Here are a few strategies that help maintain momentum:

  • Set clear learning milestones
    Break your roadmap into achievable steps such as learning Python, completing a project, or mastering a machine learning concept.

  • Join a learning community
    Participate in online forums, GitHub communities, or local meetups to exchange ideas and ask questions.

  • Practice regularly
    Solve problems on platforms like Kaggle or build small projects to reinforce your understanding.

  • Track your progress
    Reviewing how far you have come can be a powerful motivator.

Consistency is far more important than speed when learning complex technical skills.

Frequently Asked Questions (FAQ)

How long does it take to learn data science from scratch?

The timeline depends on your background and learning pace. For most beginners, it typically takes 6–12 months of consistent study and practice to build a strong foundation.

What are the best resources to learn data science?

Good learning resources include online courses, technical books, project-based tutorials, and practice platforms such as Kaggle. Combining theory with hands-on projects produces the best results.

Do I need a degree to become a data scientist?

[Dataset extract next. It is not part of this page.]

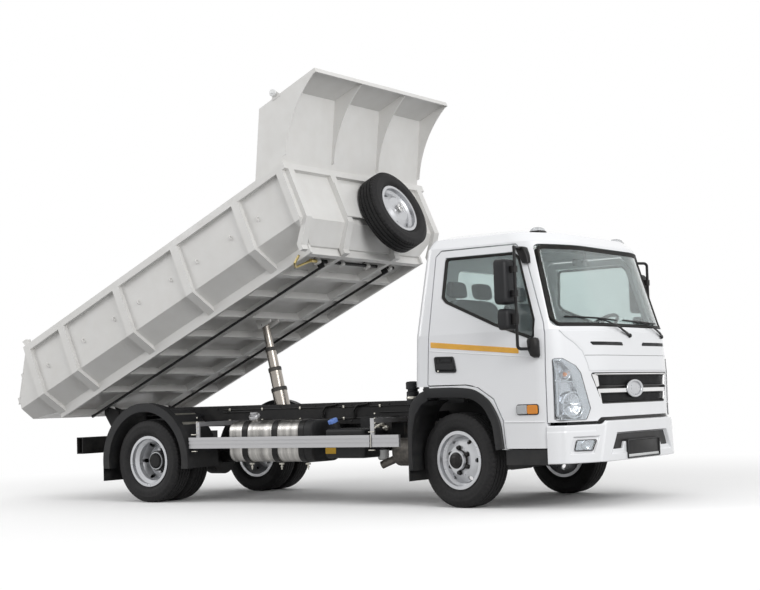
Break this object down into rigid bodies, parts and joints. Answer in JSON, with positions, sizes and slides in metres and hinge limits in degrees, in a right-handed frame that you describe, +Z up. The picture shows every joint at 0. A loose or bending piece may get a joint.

A formal degree in computer science, statistics, or mathematics can be helpful, but it is not mandatory. Many successful data scientists are self-taught and rely on projects and portfolios to demonstrate their skills.

Is data science a good career choice?

Yes. Data science remains one of the fastest-growing technology fields with strong demand across multiple industries.

What are the biggest challenges when learning data science?

Common challenges include understanding mathematical concepts, managing large datasets, and navigating the wide range of tools and frameworks. Following a structured learning roadmap helps overcome these obstacles.


Mastering data science from scratch is a long-term journey, but it is entirely achievable with the right strategy. By building strong foundations in mathematics, programming, and machine learning—and reinforcing them through real projects—you can develop the skills required to succeed in this rapidly evolving field.